Exercise prompt:
Pull out every line below that holds the word "this".

[Start of Extracted records]

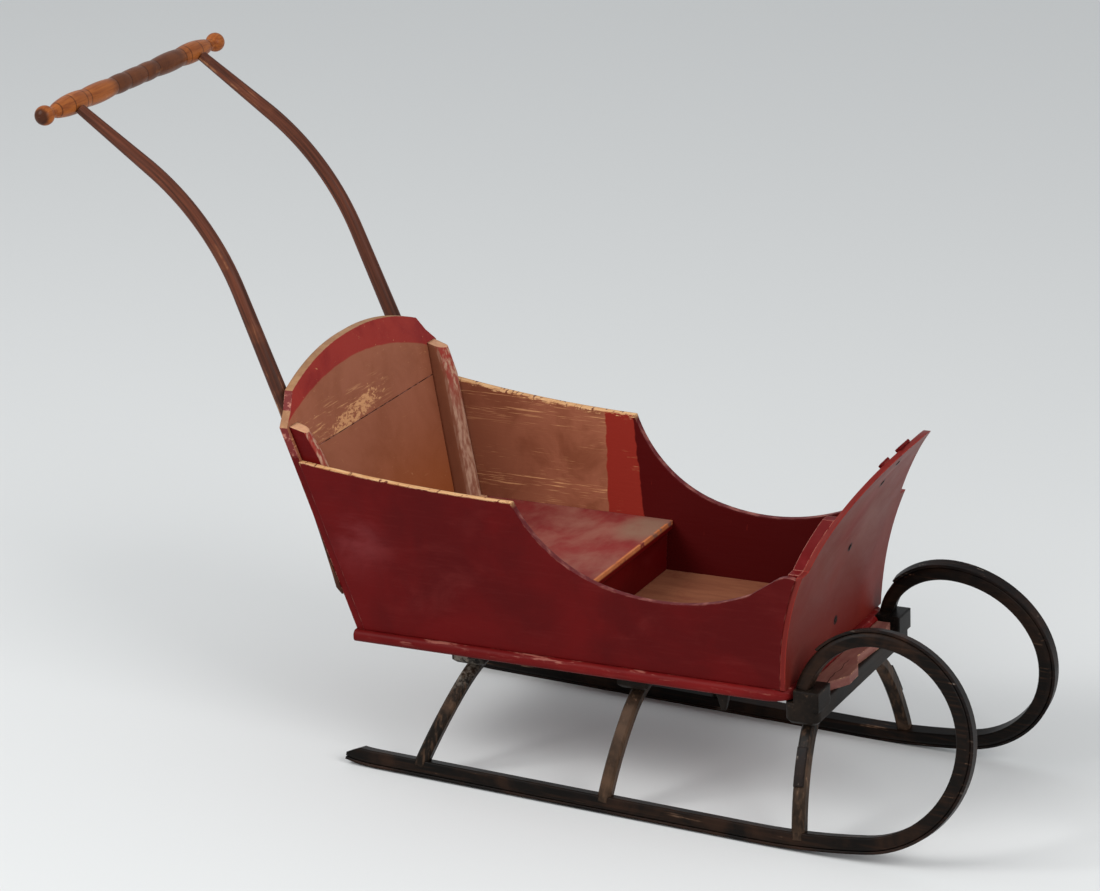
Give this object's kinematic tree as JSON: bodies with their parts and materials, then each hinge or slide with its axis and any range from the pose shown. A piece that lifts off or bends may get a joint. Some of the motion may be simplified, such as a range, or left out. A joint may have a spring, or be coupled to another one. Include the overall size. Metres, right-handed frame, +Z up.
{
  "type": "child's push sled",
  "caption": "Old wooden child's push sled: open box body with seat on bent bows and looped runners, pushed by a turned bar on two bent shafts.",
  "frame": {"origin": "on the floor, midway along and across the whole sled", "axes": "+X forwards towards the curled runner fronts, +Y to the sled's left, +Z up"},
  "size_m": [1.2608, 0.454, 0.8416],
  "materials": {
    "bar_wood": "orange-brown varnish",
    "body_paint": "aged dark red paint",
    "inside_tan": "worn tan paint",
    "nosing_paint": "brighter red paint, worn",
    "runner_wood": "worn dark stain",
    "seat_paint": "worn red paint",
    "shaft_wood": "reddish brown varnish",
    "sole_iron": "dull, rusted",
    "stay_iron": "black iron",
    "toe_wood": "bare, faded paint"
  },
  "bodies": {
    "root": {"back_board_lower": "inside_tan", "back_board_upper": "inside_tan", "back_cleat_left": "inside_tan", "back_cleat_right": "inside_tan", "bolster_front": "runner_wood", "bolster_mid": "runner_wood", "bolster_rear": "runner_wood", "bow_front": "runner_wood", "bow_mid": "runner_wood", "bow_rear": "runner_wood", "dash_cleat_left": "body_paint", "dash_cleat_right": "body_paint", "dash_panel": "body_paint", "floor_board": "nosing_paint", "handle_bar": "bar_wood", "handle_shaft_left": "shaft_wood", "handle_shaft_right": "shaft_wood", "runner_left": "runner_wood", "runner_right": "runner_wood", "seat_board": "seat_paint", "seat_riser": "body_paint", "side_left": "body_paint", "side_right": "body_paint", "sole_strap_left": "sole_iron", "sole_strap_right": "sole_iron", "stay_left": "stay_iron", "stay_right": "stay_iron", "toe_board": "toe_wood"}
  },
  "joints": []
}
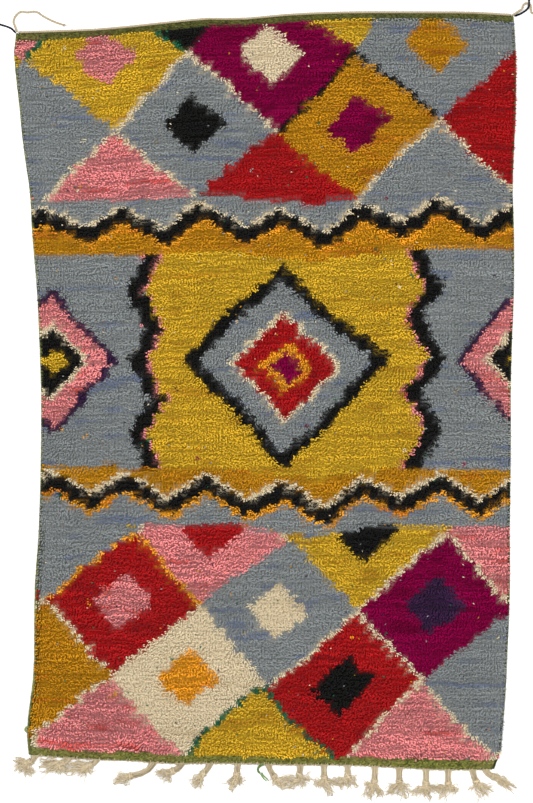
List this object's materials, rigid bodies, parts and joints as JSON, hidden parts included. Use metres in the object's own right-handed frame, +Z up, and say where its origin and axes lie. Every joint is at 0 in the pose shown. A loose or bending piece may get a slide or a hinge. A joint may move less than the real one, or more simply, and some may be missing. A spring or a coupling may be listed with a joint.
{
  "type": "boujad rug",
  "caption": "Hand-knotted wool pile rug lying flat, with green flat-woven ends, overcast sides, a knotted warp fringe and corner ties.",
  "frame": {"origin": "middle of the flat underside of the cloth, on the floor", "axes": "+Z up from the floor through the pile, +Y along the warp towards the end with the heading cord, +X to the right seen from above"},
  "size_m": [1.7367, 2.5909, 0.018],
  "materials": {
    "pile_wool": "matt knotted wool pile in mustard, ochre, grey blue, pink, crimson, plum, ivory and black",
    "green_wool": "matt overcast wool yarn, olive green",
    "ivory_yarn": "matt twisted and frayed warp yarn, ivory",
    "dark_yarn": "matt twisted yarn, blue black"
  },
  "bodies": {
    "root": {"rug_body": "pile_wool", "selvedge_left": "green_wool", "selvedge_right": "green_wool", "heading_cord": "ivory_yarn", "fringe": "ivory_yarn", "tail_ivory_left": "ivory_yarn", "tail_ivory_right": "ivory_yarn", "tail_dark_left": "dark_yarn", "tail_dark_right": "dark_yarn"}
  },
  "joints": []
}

[End of Extracted records]
[Start of Extracted records]

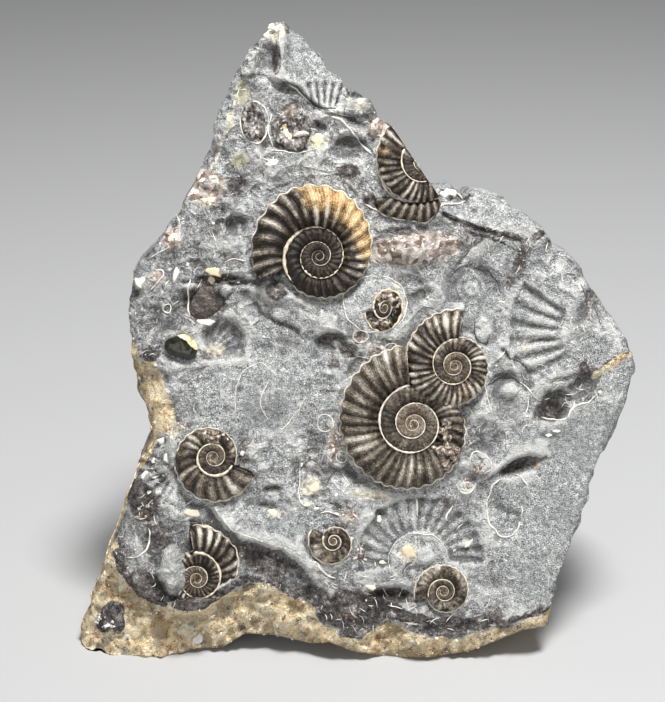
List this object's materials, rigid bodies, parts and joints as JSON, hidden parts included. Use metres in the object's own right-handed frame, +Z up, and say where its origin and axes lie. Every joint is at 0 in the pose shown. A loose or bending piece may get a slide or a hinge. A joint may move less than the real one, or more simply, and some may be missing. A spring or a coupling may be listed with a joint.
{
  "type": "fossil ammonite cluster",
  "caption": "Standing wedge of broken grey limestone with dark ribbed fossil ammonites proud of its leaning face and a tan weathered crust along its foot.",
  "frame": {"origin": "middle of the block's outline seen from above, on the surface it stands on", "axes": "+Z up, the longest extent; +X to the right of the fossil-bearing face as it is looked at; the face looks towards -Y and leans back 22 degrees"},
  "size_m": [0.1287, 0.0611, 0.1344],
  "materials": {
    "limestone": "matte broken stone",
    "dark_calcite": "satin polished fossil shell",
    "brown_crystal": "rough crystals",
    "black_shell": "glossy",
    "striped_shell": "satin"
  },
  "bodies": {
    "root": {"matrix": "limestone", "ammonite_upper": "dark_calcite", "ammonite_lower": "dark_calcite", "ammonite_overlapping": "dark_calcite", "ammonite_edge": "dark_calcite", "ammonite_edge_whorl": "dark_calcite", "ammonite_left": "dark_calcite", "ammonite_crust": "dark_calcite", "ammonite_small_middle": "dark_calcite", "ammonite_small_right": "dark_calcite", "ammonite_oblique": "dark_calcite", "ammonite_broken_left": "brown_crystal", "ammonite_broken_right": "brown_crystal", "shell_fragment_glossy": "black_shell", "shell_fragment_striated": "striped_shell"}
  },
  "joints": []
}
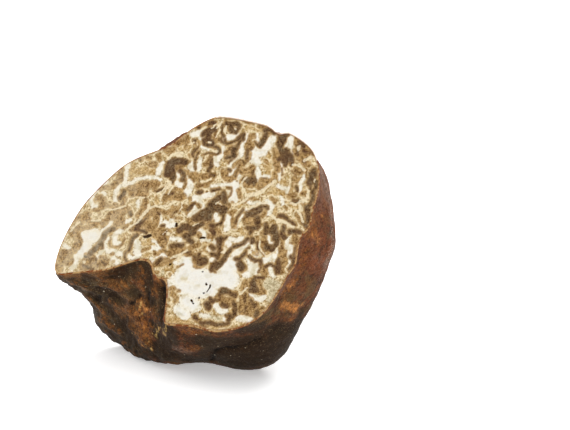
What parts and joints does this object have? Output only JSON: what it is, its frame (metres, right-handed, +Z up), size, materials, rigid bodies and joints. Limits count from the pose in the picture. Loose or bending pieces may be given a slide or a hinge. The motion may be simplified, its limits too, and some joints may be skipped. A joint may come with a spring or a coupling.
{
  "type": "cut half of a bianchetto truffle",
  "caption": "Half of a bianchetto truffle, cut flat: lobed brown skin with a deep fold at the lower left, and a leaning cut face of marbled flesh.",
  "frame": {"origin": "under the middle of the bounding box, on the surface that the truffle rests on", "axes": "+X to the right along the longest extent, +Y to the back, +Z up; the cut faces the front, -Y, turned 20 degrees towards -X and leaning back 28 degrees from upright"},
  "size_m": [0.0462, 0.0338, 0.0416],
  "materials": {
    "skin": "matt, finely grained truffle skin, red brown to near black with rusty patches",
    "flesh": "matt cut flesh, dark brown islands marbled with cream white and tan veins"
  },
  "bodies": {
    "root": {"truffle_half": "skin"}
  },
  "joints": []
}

[End of Extracted records]

The solution:
Give this object's kinematic tree as JSON: bodies with their parts and materials, then each hinge or slide with its axis and any range from the pose shown. A piece that lifts off or bends may get a joint. Some of the motion may be simplified, such as a range, or left out. A joint may have a spring, or be coupled to another one. Include the overall size. Metres, right-handed frame, +Z up.
List this object's materials, rigid bodies, parts and joints as JSON, hidden parts included. Use metres in the object's own right-handed frame, +Z up, and say where its origin and axes lie. Every joint is at 0 in the pose shown. A loose or bending piece may get a slide or a hinge. A joint may move less than the real one, or more simply, and some may be missing. A spring or a coupling may be listed with a joint.
List this object's materials, rigid bodies, parts and joints as JSON, hidden parts included. Use metres in the object's own right-handed frame, +Z up, and say where its origin and axes lie. Every joint is at 0 in the pose shown. A loose or bending piece may get a slide or a hinge. A joint may move less than the real one, or more simply, and some may be missing. A spring or a coupling may be listed with a joint.
What parts and joints does this object have? Output only JSON: what it is, its frame (metres, right-handed, +Z up), size, materials, rigid bodies and joints. Limits count from the pose in the picture. Loose or bending pieces may be given a slide or a hinge. The motion may be simplified, its limits too, and some joints may be skipped. A joint may come with a spring or a coupling.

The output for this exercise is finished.